The electrophotographic marking process given above can be modified to produce color images. One color electrophotographic marking process, called image on image processing, superimposes, that is sequentially develops, toner powder images of different color toners onto the photoreceptor prior to the transfer of the composite toner powder image onto the substrate. While the image on image process has advantages over other methods for producing color images, it has its own unique set of requirements. One such requirement for noninteractive development systems is that those do not scavenge or otherwise disturb a previously toned image.

Since development systems, such as conventional two component magnetic brush development and AC jumping single component development are known to disturb toner images, they are not in general suited for use in an image on image system. Thus there is a need for noninteractive development systems. There are several types of noninteractive development systems that can be selected for use in an image on image system. Most use a donor roller for transporting charged toner to the development nip; the development nip is defined as the interface region between the donor roller and photoconductive member. In the development nip, the toner is developed on the latent image recorded on the photoconductive member by a combination of mechanical and/or electrical forces. It is the method by which the toner is induced to leave the donor member which primarily differentiates the several options from each other; both single component and two component methods can be utilized for loading toner onto the donor member.

In one version of a noninteractive development system, a plurality of electrode wires are closely spaced from the toned donor roller in the development zone. An AC voltage is applied to the wires to generate a toner cloud in the development zone. The electrostatic fields associated with the latent image attract toner from the toner cloud to develop the latent image. It is this configuration which is utilized in both "Scavengeless Development" and "Hybrid Scavengeless Development".

In another version of noninteractive development, interdigitated electrodes are provided within the surface of a donor roller. The application of an AC bias between the adjacent electrodes in the development zone causes the generation of a toner cloud.
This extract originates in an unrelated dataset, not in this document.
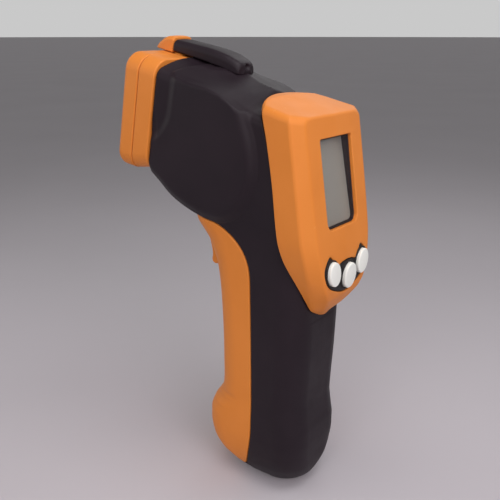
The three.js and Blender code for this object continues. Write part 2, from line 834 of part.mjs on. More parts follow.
// ---- Trigger ----
const TRIGGER_OUTLINE = [
  [-25, 99.6],
  [-26.6, 96],
  [-26.3, 92.5],
  [-24.7, 88.6],
  [-23.2, 84.8],
  [-22.6, 81.6],
  [-22.7, 79.5],
  [-21.8, 78.4],
  [-20.4, 78.6],
  [-19.6, 81.5],
  [-18.4, 86],
  [-16.6, 89.4],
  [-13.8, 89.8],
  [-13.8, 92.4],
  [-15.6, 94],
  [-14, 99],
  [-10, 101],
  [-9, 104],
  [-10.6, 107],
  [-13, 108.2],
  [-16.4, 107],
  [-19.6, 102.4],
];

function triggerPart() {
  const lever = sidePrism(TRIGGER_OUTLINE, -TRIGGER_HALF_WIDTH, TRIGGER_HALF_WIDTH, 0.9);
  return cut(lever, rod(TRIGGER_PIN_R + PIN_PLAY, 30, "x", [0, ...TRIGGER_PIVOT], 24));
}

function triggerSwitch() {
  const body = block([-4, -10.6, 87.6], [4, -5.5, 94.2]);
  return cut(body, rod(1.5, 5.6, "y", [0, -9.2, 91.1], 16));
}

function switchPlunger() {
  return rod(1.2, 4.9, "y", [0, -11.05, 91.1], 16);
}

// ---- Batteries ----
function batteryCell(x, up) {
  const top = BATTERY_BOTTOM_Z + BATTERY_LENGTH;
  const body = [
    [0, BATTERY_BOTTOM_Z],
    [BATTERY_R - 0.4, BATTERY_BOTTOM_Z],
    [BATTERY_R, BATTERY_BOTTOM_Z + 0.5],
    [BATTERY_R, top - 1.6],
    [BATTERY_R - 0.6, top - 1],
    [1.9, top - 1],
    [1.9, top],
    [0, top],
  ];
  const middle = BATTERY_BOTTOM_Z + BATTERY_LENGTH / 2;
  const turned = up ? body : body.map(([r, z]) => [r, 2 * middle - z]).reverse();
  const points = turned.map(([r, z]) => new THREE.Vector2(r, z));
  const geometry = new THREE.LatheGeometry(points, 20);
  return solid(geometry.rotateX(Math.PI / 2).translate(x, BATTERY_Y, 0));
}

function batteryTray() {
  const back = block([-11.1, -2.6, 12.4], [11.1, -1.2, 65.2]);
  const low = block([-9.4, -12.4, 12.4], [9.4, -1.2, 13.8]);
  const high = block([-10.4, -12.2, 63.8], [10.4, -1.2, 65.2]);
  const rib = block([-0.2, -6.4, 15], [0.2, -1.2, 62.6]);
  const feet = join(
    block([-10, -1.4, 13], [10, 2.3, 14.6]),
    block([-10, -1.4, 62.2], [10, 2.3, 63.8]),
  );
  return join(back, low, high, rib, feet);
}

// Counterweight in the heel, without which the nose would tip the standing part forward.
function heelWeight() {
  const room = block([-20, WEIGHT_FRONT_Y, WEIGHT_BOTTOM_Z], [20, 30, WEIGHT_TOP_Z]);
  return common(gripSolid(WALL + GAP), room);
}

function contactPlate(z, x0, x1) {
  return block([x0, -12, z], [x1, -4.6, z + 0.4]);
}

// ---- Display unit, in the frame of the face where +Y points at the reader ----
function housingPart() {
  const outer = common(housingSolid(0), behindSeam(0));
  const hollow = common(housingSolid(WALL), behindSeam(-3));
  const posts = common(solid(geometryOf(boardPosts()), FACE.matrixWorld), outer);
  return cut(join(cut(outer, hollow), posts), faceCutters());
}

function windowPrism(grow, fromY, toY) {
  const [w, top, low] = [WINDOW_HALF_WIDTH + grow, WINDOW_TOP + grow, WINDOW_BOTTOM - grow];
  const corners = [
    [w, low, 1.8],
    [w, top, 0.6],
    [-w, top, 0.6],
    [-w, low, 1.8],
  ];
  const outline = roundedLoop(corners, 3).map((p) => [p.x, p.y]);
  const geometry = new THREE.ExtrudeGeometry(shapeOf(outline), {
    depth: toY - fromY,
    bevelEnabled: false,
  });
  geometry.rotateX(Math.PI / 2).translate(0, toY, 0);
  return solid(geometry);
}

function buttonPrism({ half }, grow, fromY, toY, edge = 0) {
  const shape = new THREE.Shape();
  const [w, h] = half.map((size) => size + grow - edge);
  shape.absellipse(0, 0, w, h, 0, 2 * Math.PI);
  const geometry = new THREE.ExtrudeGeometry(shape, {
    depth: toY - fromY - 2 * edge,
    bevelEnabled: edge > 0,
    bevelThickness: edge,
    bevelSize: edge,
    bevelSegments: 2,
    curveSegments: 8,
  });
  geometry.rotateX(Math.PI / 2).translate(0, toY - edge, 0);
  return geometry;
}

function buttonGroup({ x, z, fan, tip, depth }) {
  const group = new THREE.Group();
  group.position.set(x, -depth, z);
  group.rotation.set(-tip * RAD, fan * RAD, 0);
  group.updateMatrix();
  return group;
}

function faceCutters() {
  const world = FACE.matrixWorld;
  const inFace = (made) => solid(geometryOf(made), world);
  const window = inFace(windowPrism(0, -5, 5));
  const holes = Object.values(BUTTONS).map((spot) => {
    const matrix = new THREE.Matrix4().multiplyMatrices(world, buttonGroup(spot).matrix);
    return solid(buttonPrism(spot, 1, -4, 5), matrix);
  });
  return join(window, ...holes);
}

function buttonCap(spot) {
  return solid(buttonPrism(spot, 0, -1.6, 1.5, 0.5));
}

function keypadMat() {
  const half = [
    [11.6, -15.8],
    [11.2, -22.4],
    [5.6, -27.4],
  ];
  const outline = [...half, ...half.map(([x, z]) => [-x, z]).reverse()];
  const sheet = faceSheet(outline, -4.6, -3.4);
  const collars = Object.values(BUTTONS).map((spot) => {
    const place = buttonGroup(spot).matrix;
    const collar = solid(buttonPrism(spot, 0.7, -5, 0.3), place);
    return cut(collar, solid(buttonPrism(spot, 0.3, -2.8, 3), place));
  });
  return common(join(sheet, ...collars), block([-20, -4.6, -40], [20, 5, 0]));
}

function displayWindow() {
  return windowPrism(-0.35, -1.9, -0.9);
}

function windowFrame() {
  const outer = block([-10, -3.6, -9.6], [10, -2.7, 22.6]);
  return cut(outer, windowPrism(-1.2, -6, 0));
}

function lcdPanel() {
  return block([-9.9, -5.6, -8.6], [9.9, -3.9, 21.6]);
}

function backlight() {
  return block([-9.9, -7.6, -8.6], [9.9, -5.9, 21.6]);
}

// A flat sheet parallel to the display face, from an outline of [x, z] points.
function faceSheet(outline, fromY, toY) {
  const options = { depth: toY - fromY, bevelEnabled: false };
  const geometry = new THREE.ExtrudeGeometry(shapeOf(outline), options);
  return solid(geometry.rotateX(Math.PI / 2).translate(0, toY, 0));
}

function mainBoard() {
  const half = [
    [14.2, 24.2],
    [14.2, -17],
    [12, -23.4],
    [5, -27.4],
  ];
  const outline = [...half, ...half.map(([x, z]) => [-x, z]).reverse()];
  const board = faceSheet(outline, -9.5, -7.9);
  const holes = BOARD_SCREWS.map(([x, z]) => rod(1.5, 6, "y", [x, -8.7, z], 12));
  return cut(board, ...holes);
}

function boardScrew([x, z]) {
  const head = rod(1.9, 1.2, "y", [x, -10.4, z], 12);
  return join(head, rod(1.1, 5, "y", [x, -7.8, z], 12));
}

function boardPosts() {
  const posts = BOARD_SCREWS.map(([x, z]) => {
    return cut(rod(2.2, 9, "y", [x, -3.1, z], 12), rod(1.4, 5.4, "y", [x, -5.4, z], 12));
  });
  return join(...posts);
}

function tactSwitch({ x, z }) {
  const body = block([x - 2.6, -7.7, z - 2.6], [x + 2.6, -5.9, z + 2.6]);
  return join(body, rod(1.4, 0.9, "y", [x, -5.5, z], 12));
}

function buzzer() {
  return cut(rod(4.5, 4, "y", [0, -11.8, 6], 20), rod(0.9, 2, "y", [0, -13.8, 6], 12));
}

// ---- Assembly ----
function assemble() {
  const thermometer = new THREE.Group();
  thermometer.name = "infrared_thermometer";
  const body = bodyParts();
  thermometer.add(
    piece("shell_left", halfOf(body, 1), BLACK),
    piece("shell_right", halfOf(body, -1), BLACK),
    piece("sole_pad", solePad(0), RUBBER),
    piece("nose_collar", noseCollar(), ORANGE),
    piece("nose_bezel", noseBezel(), ORANGE),
    piece("front_plate", frontPlate(), BLACK),
    piece("top_rail", topRail(), BLACK),
    piece("battery_door", doorPart(), ORANGE),
    piece("door_hinge_pin", rod(DOOR_PIN_R, 11, "x", [0, ...DOOR_HINGE], 24), STEEL),
    piece("display_housing", housingPart(), ORANGE),
    piece("trigger", triggerPart(), ORANGE),
    piece("trigger_pin", rod(TRIGGER_PIN_R, 19, "x", [0, ...TRIGGER_PIVOT], 24), STEEL),
    piece("trigger_switch", triggerSwitch(), CHIP),
    piece("switch_plunger", switchPlunger(), NATURAL),
    piece("battery_tray", batteryTray(), RUBBER),
    piece("battery_left", batteryCell(BATTERY_X, true), CELL_BLUE),
    piece("battery_right", batteryCell(-BATTERY_X, false), CELL_BLUE),
    piece("heel_weight", heelWeight(), STEEL),
  );
  for (const [name, place] of Object.entries(SCREWS)) {
    thermometer.add(piece(name, shellScrew(place), STEEL));
  }
  addContacts(thermometer);
  const optics = barrelFrame();
  optics.add(
    piece("optical_tube", opticalTube(), RUBBER),
    piece("ir_lens", irLens(), LENS),
    piece("lens_ring", lensRing(), STEEL),
    piece("thermopile_sensor", thermopile(), STEEL),
    piece("sensor_board", sensorBoard(), BOARD),
    piece("laser_module", laserBody(), BRASS),
    piece("laser_lens", laserLens(), CLEAR),
  );
  const display = faceFrame();
  display.add(
    piece("display_window", displayWindow(), CLEAR),
    piece("lcd_bezel", windowFrame(), BLACK),
    piece("lcd_panel", lcdPanel(), LCD_GREY),
    piece("lcd_backlight", backlight(), NATURAL),
    piece("main_board", mainBoard(), BOARD),
    piece("controller_chip", block([-6, -11.2, -14], [6, -9.8, -2]), CHIP),
    piece("buzzer", buzzer(), CHIP),
    piece("keypad_mat", keypadMat(), RUBBER),
  );
  BOARD_SCREWS.forEach((spot, i) => {
    display.add(piece("board_screw_" + (i + 1), boardScrew(spot), STEEL));
  });
  for (const [name, spot] of Object.entries(BUTTONS)) {
    const cap = buttonGroup(spot);
    cap.add(piece("button_" + name, buttonCap(spot), WHITE));
    display.add(cap, piece("key_switch_" + name, tactSwitch(spot), CHIP));
  }
  addCables(thermometer);
  thermometer.add(optics, display);
  return thermometer;
}

function addCables(group) {
  const routes = {
    sensor_cable: [[6, -20, 126], [7, -6, 124.5], [7, 5, 123], [7, 11.6, 121.5]],
    laser_cable: [[1, -27.2, 138.7], [2, -22, 135.8], [3, -8, 133.5], [5, 10.6, 128]],
    battery_lead_red: [[8, -3.4, 66.6], [8, 2, 70], [8.4, 9, 78], [8, 15.2, 88]],
    battery_lead_black: [[-8, -3.4, 66.6], [-8, 2, 70], [-8.4, 9, 78], [-8, 15.2, 88]],
    switch_cable: [[2, -8, 86.5], [2, -2, 86.3], [2, 8, 86.5], [2, 15.6, 87]],
  };
  for (const [name, points] of Object.entries(routes)) {
    const color = name.endsWith("red") ? WIRE_RED : WIRE_BLACK;
    group.add(piece(name, cable(points, 0.7, 8, 6), color));
  }
}

// Springs and plates at the two ends of the battery tray.
function addContacts(group) {
  const low = BATTERY_BOTTOM_Z - 2;
  const high = BATTERY_BOTTOM_Z + BATTERY_LENGTH;
  group.add(
    piece("contact_plate_lower", contactPlate(14.1, -9.4, 9.4), STEEL),
    piece("contact_plate_upper_left", contactPlate(63.1, 1, 10.4), STEEL),
    piece("contact_plate_upper_right", contactPlate(63.1, -10.4, -1), STEEL),
    piece("battery_spring_left", coil(3.4, 0.3, 2.4, 1.3, [BATTERY_X, BATTERY_Y, low + 0.6]), STEEL),
    piece("battery_spring_right", coil(3.4, 0.3, 1.2, 0.4, [-BATTERY_X, BATTERY_Y, high + 0.8]), STEEL),
  );
}

export default assemble();
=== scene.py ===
import json
import math

import bmesh
import bpy
import numpy as np
from mathutils import Matrix, Vector


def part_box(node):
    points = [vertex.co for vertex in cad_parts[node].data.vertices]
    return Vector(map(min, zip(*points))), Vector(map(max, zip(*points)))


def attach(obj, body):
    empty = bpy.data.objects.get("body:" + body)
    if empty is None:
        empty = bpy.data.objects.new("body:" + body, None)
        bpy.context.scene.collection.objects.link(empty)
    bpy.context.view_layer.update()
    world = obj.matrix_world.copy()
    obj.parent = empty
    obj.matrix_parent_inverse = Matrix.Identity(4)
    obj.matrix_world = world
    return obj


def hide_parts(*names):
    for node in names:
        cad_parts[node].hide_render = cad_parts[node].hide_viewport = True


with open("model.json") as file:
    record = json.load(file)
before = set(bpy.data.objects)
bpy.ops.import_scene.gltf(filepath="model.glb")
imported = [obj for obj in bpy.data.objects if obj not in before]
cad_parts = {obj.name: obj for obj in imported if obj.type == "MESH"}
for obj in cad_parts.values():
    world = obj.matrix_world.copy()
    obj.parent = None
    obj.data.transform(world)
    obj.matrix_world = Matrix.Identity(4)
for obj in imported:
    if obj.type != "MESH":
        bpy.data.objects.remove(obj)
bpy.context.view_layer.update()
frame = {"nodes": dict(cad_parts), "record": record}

# Shapes are worked out in millimetres, in the part's frame, and scaled to metres at the end.
MM = 0.001
WALL = 2.2
GAP = 0.26
PARTING = 0.02
# Along the barrel from its front.
NOSE_SPLIT = 7.4
NOSE_FRONT = 15.1
RAIL_FRONT = 7.6
# Up from the barrel's centre line.
LENS_V = -4
LASER_V = 10.5
PITCH = math.radians(11)
BARREL_FRONT = (0.0, -38.0, 131.0)
FACE_LEAN = math.radians(8)
FACE_CENTRE = (0.0, 24.2, 107.0)
COARSER = 1.0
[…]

Another type of development technology, known as jumping development, may also be configured to be noninteractive. In jumping development, voltages are applied between a donor roller and the substrate of the photoreceptor member. In one version of jumping development, only a DC voltage is applied to the donor roller to prevent toner deposition in the non-image areas. In the image areas, the electric field from the closely spaced photoreceptor attracts toner from the donor. In another version of jumping development, an AC voltage is superimposed on the DC voltage for detaching toner from the donor roller and projecting the toner toward the photoconductive member so that the electrostatic fields associated with the latent image attract the toner to develop the latent image.
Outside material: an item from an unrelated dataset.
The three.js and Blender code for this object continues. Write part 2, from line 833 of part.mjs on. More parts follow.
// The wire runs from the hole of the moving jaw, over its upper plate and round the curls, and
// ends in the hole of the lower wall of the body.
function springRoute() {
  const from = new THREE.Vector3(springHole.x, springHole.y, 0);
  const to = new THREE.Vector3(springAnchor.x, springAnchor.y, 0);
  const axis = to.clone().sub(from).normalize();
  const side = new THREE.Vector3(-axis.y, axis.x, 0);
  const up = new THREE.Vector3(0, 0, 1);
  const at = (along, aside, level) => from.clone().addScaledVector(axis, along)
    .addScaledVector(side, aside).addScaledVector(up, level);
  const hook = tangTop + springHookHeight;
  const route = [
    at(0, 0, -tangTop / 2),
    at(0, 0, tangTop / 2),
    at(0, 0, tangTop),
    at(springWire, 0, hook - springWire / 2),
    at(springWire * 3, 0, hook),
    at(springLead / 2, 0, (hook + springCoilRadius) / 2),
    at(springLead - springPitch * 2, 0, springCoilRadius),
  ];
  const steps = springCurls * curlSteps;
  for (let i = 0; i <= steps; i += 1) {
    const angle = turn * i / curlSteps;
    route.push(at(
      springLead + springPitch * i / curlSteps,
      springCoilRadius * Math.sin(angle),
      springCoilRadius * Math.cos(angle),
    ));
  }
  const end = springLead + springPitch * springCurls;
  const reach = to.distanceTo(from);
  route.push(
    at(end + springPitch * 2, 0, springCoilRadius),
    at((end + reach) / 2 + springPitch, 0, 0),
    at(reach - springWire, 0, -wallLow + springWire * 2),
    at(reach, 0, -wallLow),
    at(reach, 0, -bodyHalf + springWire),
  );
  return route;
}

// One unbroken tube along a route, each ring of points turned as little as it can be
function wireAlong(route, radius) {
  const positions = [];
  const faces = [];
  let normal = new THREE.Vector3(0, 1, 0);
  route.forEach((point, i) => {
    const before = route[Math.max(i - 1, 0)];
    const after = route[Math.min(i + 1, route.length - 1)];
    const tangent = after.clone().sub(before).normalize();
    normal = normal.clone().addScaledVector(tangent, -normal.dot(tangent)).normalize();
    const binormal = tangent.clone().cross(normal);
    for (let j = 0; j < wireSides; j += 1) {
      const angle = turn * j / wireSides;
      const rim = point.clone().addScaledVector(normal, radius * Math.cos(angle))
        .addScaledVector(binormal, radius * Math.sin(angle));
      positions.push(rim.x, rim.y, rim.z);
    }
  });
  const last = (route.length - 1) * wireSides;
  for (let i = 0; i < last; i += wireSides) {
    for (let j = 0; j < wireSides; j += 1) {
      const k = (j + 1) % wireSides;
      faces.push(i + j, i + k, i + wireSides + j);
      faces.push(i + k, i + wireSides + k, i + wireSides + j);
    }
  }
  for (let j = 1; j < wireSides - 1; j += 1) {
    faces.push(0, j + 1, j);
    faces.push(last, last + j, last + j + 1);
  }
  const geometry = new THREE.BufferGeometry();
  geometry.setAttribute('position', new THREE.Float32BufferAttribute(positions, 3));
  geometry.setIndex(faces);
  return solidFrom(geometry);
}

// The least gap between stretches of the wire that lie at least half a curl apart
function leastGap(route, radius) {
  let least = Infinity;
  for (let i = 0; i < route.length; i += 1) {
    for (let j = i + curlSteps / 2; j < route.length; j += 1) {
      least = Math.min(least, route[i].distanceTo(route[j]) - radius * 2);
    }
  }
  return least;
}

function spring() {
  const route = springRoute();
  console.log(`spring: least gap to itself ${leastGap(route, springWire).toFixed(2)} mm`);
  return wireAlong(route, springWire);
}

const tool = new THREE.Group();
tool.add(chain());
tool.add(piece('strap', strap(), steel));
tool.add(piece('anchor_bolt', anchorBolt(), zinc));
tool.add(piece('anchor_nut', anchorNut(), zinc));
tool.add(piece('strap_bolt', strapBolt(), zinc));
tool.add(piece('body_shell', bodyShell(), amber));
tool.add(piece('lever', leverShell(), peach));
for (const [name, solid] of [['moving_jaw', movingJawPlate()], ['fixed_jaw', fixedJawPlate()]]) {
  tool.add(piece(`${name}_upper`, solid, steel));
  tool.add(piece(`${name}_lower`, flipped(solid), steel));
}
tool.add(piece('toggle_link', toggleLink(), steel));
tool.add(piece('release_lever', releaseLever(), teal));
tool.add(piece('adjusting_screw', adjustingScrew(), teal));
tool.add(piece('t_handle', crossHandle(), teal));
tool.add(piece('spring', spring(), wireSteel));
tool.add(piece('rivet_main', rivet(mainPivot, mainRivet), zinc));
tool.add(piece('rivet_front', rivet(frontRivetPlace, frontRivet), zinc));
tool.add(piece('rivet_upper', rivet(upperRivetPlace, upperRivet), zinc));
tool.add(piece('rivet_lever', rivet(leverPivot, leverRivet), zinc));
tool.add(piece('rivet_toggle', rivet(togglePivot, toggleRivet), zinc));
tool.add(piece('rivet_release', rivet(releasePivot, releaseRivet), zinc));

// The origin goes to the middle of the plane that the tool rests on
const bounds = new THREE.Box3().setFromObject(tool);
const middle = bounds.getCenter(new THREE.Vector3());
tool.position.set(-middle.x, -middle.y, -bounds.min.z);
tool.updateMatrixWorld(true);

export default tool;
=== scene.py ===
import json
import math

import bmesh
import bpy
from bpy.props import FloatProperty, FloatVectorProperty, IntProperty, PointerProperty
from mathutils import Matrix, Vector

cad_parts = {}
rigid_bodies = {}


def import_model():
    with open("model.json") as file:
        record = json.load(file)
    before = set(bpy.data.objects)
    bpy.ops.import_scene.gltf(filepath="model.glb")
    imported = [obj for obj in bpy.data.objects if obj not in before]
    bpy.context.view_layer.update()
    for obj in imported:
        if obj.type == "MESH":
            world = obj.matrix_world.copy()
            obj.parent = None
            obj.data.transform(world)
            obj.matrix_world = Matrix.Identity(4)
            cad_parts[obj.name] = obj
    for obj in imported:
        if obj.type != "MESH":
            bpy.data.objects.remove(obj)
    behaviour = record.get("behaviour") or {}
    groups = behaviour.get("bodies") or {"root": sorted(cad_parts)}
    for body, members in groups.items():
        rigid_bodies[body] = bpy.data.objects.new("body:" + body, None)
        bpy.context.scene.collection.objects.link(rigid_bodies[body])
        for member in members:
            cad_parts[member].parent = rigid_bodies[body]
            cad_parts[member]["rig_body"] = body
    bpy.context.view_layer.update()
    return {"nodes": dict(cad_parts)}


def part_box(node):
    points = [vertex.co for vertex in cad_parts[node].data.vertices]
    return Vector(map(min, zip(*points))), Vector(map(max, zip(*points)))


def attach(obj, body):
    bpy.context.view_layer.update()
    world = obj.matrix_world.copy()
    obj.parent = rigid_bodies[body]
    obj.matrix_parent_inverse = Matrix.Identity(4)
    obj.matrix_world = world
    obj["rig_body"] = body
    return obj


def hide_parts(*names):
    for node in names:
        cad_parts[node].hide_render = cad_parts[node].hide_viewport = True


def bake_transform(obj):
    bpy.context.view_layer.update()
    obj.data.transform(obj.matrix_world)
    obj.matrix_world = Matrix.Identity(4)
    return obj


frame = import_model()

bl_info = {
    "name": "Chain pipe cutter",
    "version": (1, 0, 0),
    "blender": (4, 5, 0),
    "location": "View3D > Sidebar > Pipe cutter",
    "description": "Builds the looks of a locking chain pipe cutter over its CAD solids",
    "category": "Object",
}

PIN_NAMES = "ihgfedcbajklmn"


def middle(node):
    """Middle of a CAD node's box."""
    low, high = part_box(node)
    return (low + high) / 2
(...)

In the system herein before described, it has become highly desirable to have a toner filtering system to remove contamination, particularly in the form of clothing and paper fibers, before the toner reaches the developer housing, to obviate copy quality and machine reliability problems. Also it is desirable to prevent toner particles from adhering together into large scale clumps which ride on the top of the developer material in the developer housing negatively effecting the blending and admixing of the incoming toner.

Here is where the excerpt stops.